Composta por militares e ex-paramilitares de direita na guerra civil guatemalteca (1960-96) e evangélicos como Morales, a agremiação também rejeitaria dez dias depois uma segunda solicitação de retirada do foro especial, apesar dos protestos.

Em janeiro deste ano, Morales trocaria seu ministro de Governo, pasta que controla a polícia. Para Héctor Silva, pesquisador guatemalteco da ONG Insight Crime, a mudança foi parte do que considera uma guerra à comissão.

"O presidente usou todos os recursos do Estado e sua posição para se desfazer da comissão justamente porque ele se tornou um dos investigados."

Quatro meses depois, Aldana deixaria o Ministério Público e seria substituída por María Consuelo Porras. A Folha apurou que, a partir daí, a celeridade das acusações com base nas investigações da Cicig começou a cair.

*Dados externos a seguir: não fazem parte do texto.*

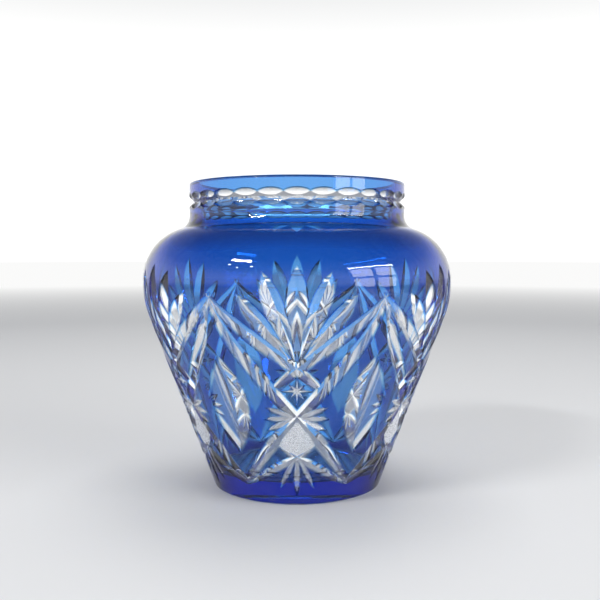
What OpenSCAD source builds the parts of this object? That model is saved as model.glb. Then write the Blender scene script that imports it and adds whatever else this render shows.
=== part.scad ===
// Cut crystal vase: a heavy clear crystal blank carrying a thin skin of cobalt glass.
// Cutting wheels have opened the skin into a ring of six repeated motifs, and what
// the wheels left standing is a set of separate blue islands fused to the clear body.

/* [Vase] */
// Height of the vase over the rim
vase_h = 200; // [150:1:300]
// Radius of the foot where the side wall meets the table
foot_r = 55.4; // [40:0.1:80]
// How much the wall opens out for each millimetre it rises
wall_flare = 0.375; // [0.2:0.005:0.6]
// Largest radius of the body
belly_r = 101.7; // [80:0.1:140]
// Height of the widest point
belly_z = 137; // [100:0.5:180]
// Radius of the rounding that carries the shoulder over
shoulder_round = 34.8; // [20:0.1:50]
// Radius of the straight neck
neck_r = 71.2; // [50:0.1:100]
// Radius of the hollow curve between shoulder and neck
neck_root_round = 9; // [4:0.5:20]
// Radius of the rounding inside the shoulder
hollow_round = 34; // [25:0.5:45]
// Radius of the curve inside the neck's root
hollow_root = 15; // [8:0.5:20]

/* [Glass] */
// Thickness of the cobalt skin
skin_t = 0.8; // [0.4:0.05:2]
// Wall thickness of the body, skin included
body_wall = 9.5; // [6:0.1:14]
// Wall thickness of the neck, skin included
neck_wall = 6.5; // [4:0.1:10]
// Thickness of the glass under the hollow
floor_t = 15; // [8:0.5:25]
// Rounding where the hollow's floor turns up into the wall
floor_round = 9; // [3:0.5:20]
// Rounding of the polished rim and of the foot's edge
edge_round = 1.5; // [0.5:0.1:2.5]

/* [Cutting] */
// Number of motifs round the vase
motifs = 6; // [4:1:8]
// Half the angle of the wheel that cuts the bands and leaves
mitre = 60; // [45:1:70]
// Half the angle of the wide wheel that cuts the tall lens windows
lens_mitre = 75; // [65:1:80]
// Half the angle of the wheel that cuts the leaves of the large fan
petal_mitre = 54; // [45:1:65]
// Half the angle of the wheel that cuts the small leaves
leaf_mitre = 50; // [45:1:65]
// Depth of the long curved bands
band_deep = 2.8; // [1.5:0.1:4]
// Depth of the tall lens windows
lens_deep = 4.6; // [2:0.1:5.5]
// Number of thumbprints round the neck
prints = 28; // [20:1:36]
// Depth of each neck thumbprint
print_deep = 2.3; // [1:0.05:3]
// Height of the thumbprints' centre line
print_z = 187.7; // [180:0.1:192]

/* [Hidden] */
$fn = 144;
step = 360 / motifs;
half = step / 2;
lean = atan(wall_flare);
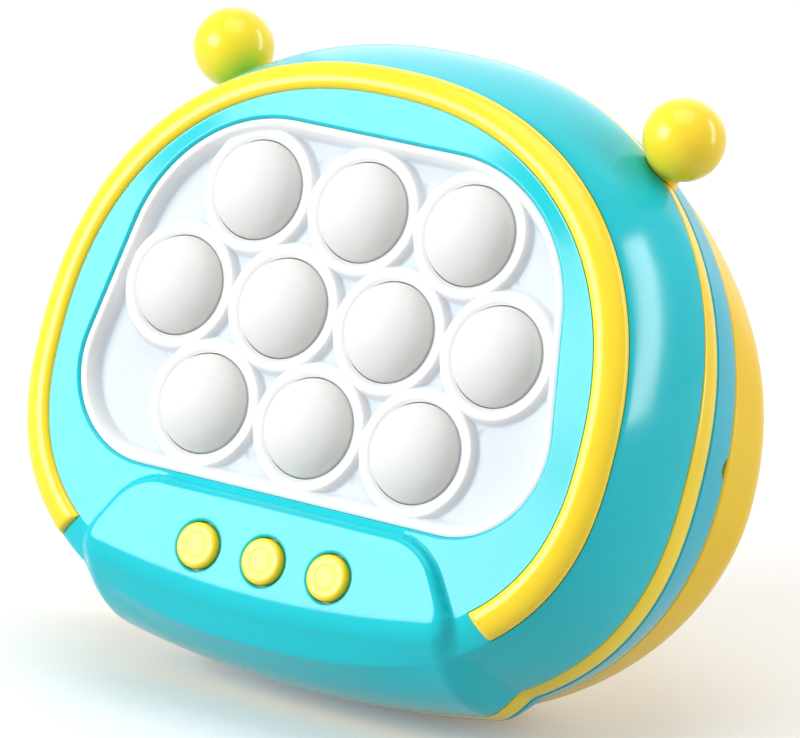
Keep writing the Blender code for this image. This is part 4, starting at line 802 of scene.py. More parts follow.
class Graph:
    """A material's node tree round its Principled shader."""

    def __init__(self, name: str):
        """Makes a material and reads its object coordinates.

        Args:
            name: Its name.
        """
        self.material = bpy.data.materials.new(name)
        self.material.use_nodes = True
        self.tree = self.material.node_tree
        self.shader = self.tree.nodes["Principled BSDF"]
        self.place = self.node("ShaderNodeTexCoord").outputs["Object"]

    def node(self, kind: str, inputs: dict | None = None, **settings: Any) -> bpy.types.Node:
        """Adds a node, sets its properties and feeds its inputs with values or links.

        Args:
            kind: The node's type.
            inputs: A value or link for each socket.
            settings: The node's properties.

        Returns:
            The node.
        """
        node = self.tree.nodes.new(kind)
        for key, value in settings.items():
            setattr(node, key, value)
        for key, value in (inputs or {}).items():
            self.feed(node.inputs[key], value)
        return node

    def feed(self, socket: bpy.types.NodeSocket, value: Any) -> None:
        """Sets or links one input.

        Args:
            socket: The input.
            value: A number, a colour, an output or a Number.
        """
        if isinstance(value, Number):
            value = value.socket
        if isinstance(value, bpy.types.NodeSocket):
            self.tree.links.new(value, socket)
        else:
            socket.default_value = value

    def number(self, kind: str, inputs: dict, output: int | str = 0, **settings: Any) -> Number:
        """Adds a node and returns one of its outputs as a number."""
        return Number(self, self.node(kind, inputs, **settings).outputs[output])

    def maths(self, operation: str, first: Number | float, second: Number | float) -> Number:
        """One arithmetic step."""
        return self.number("ShaderNodeMath", {0: first, 1: second}, operation=operation)

    def glow(self, seen: Number, share: float, strength: float) -> None:
        """Mixes a share of white light into what the camera sees, by a Mix Shader's factor.

        Args:
            seen: 1 where the camera sees it.
            share: How much light is mixed in.
            strength: How strong that light is.
        """
        white = (1.0, 1.0, 1.0, 1.0)
        light = self.node("ShaderNodeEmission", {"Color": white, "Strength": strength})
        inputs = {0: seen * share, 1: self.shader.outputs[0], 2: light.outputs[0]}
        mixed = self.node("ShaderNodeMixShader", inputs)
        self.feed(self.tree.nodes["Material Output"].inputs["Surface"], mixed.outputs[0])

    def noise(self, size: float, detail: float, rough: float = 0.5) -> Number:
        """Cloudy noise from 0 to 1.

        Args:
            size: About how large its features are, in millimetres.
            detail: How many finer layers it has.
            rough: How strong those are.

        Returns:
            The noise.
        """
        scale = 1 / (size * MM)
        inputs = {"Vector": self.place, "Scale": scale, "Detail": detail, "Roughness": rough}
        return self.number("ShaderNodeTexNoise", inputs, "Fac")

    def scratches(self, length: float, stretch: Triple) -> Number:
        """Fine hairs along the axis that is stretched least.

        Args:
            length: Their length, in millimetres.
            stretch: A scale for each axis.

        Returns:
            1 on a hair and 0 beside it.
        """
        inputs = {"Vector": self.place, "Scale": stretch}
        scaled = self.node("ShaderNodeMapping", inputs).outputs[0]
        scale = 1 / (length * MM)
        inputs = {"Vector": scaled, "Scale": scale, "Detail": 3.0, "Roughness": 0.7}
        return self.number("ShaderNodeTexNoise", inputs, "Fac").between(0.62, 0.72)

    def attribute(self, name: str) -> Number:
        """A number that the mesh carries."""
        return self.number("ShaderNodeAttribute", {}, "Fac", attribute_name=name)

    def height(self) -> Number:
        """How high a point stands over the floor, in metres."""
        return self.number("ShaderNodeSeparateXYZ", {"Vector": self.place}, "Z")

    def blend(self, factor: Number, first: Colour, second: Colour) -> bpy.types.NodeSocket:
        """A colour between two, given in sRGB from 0 to 255."""
        inputs = {"Factor": factor, 6: (*linear(first), 1.0), 7: (*linear(second), 1.0)}
        return self.node("ShaderNodeMix", inputs, data_type="RGBA").outputs[2]

    def bump(self, height: Number, distance: float) -> None:
        """Feeds the shader's normal from a height of a distance, in millimetres.

        Args:
            height: The height, from 0 to 1.
            distance: What a height of 1 stands for.
        """
        inputs = {"Height": height, "Distance": distance * MM, "Strength": 1.0}
        bumped = self.node("ShaderNodeBump", inputs)
        self.feed(self.shader.inputs["Normal"], bumped.outputs["Normal"])

    def set(self, **inputs: Any) -> None:
        """Sets or links the shader's inputs, named with _ for each space."""
        for key, value in inputs.items():
            name = key.replace("_", " ")
            self.feed(self.shader.inputs[name], value)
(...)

Porras, porém, abriu em agosto um pedido de retirada da imunidade de Morales após novas provas de que seu partido teria recebido mais US$ 1,3 milhão (R$ 4,8 milhões) de caixa dois. O anúncio do fim da Cicig foi anunciado no dia 31 como retaliação.

Quatro dias depois, voltaria a impedir o acesso de Velásquez. "Ela se intrometeu em assuntos internos do país, politizando a Justiça e judicializando a política. Abusos que polarizaram a sociedade guatemalteca e criaram uma atmosfera de instabilidade que chega a vulnerar a segurança nacional", disse o presidente na Assembleia-Geral da ONU.

Ele ainda criticaria o que considerou midiatização das acusações e a falta de uso do princípio de presunção da inocência, das prisões preventivas e das delações premiadas.

Procurado pela Folha, Velásquez não quis dar entrevistas e o governo guatemalteco não respondeu às perguntas até a conclusão desta edição.

Nesta semana, a Presidência cassou os vistos de 11 investigadores da Cicig. Já o Ministério Público afastou três promotores anticorrupção.

Enquanto isso, o Congresso manteve o foro de Morales pela terceira vez e relaxou as penas para financiamento de campanha. Caso seja julgado quando deixar o cargo, em 2020, ele estará sujeito a uma pena de um a cinco anos de prisão —antes, era de quatro a 12 anos.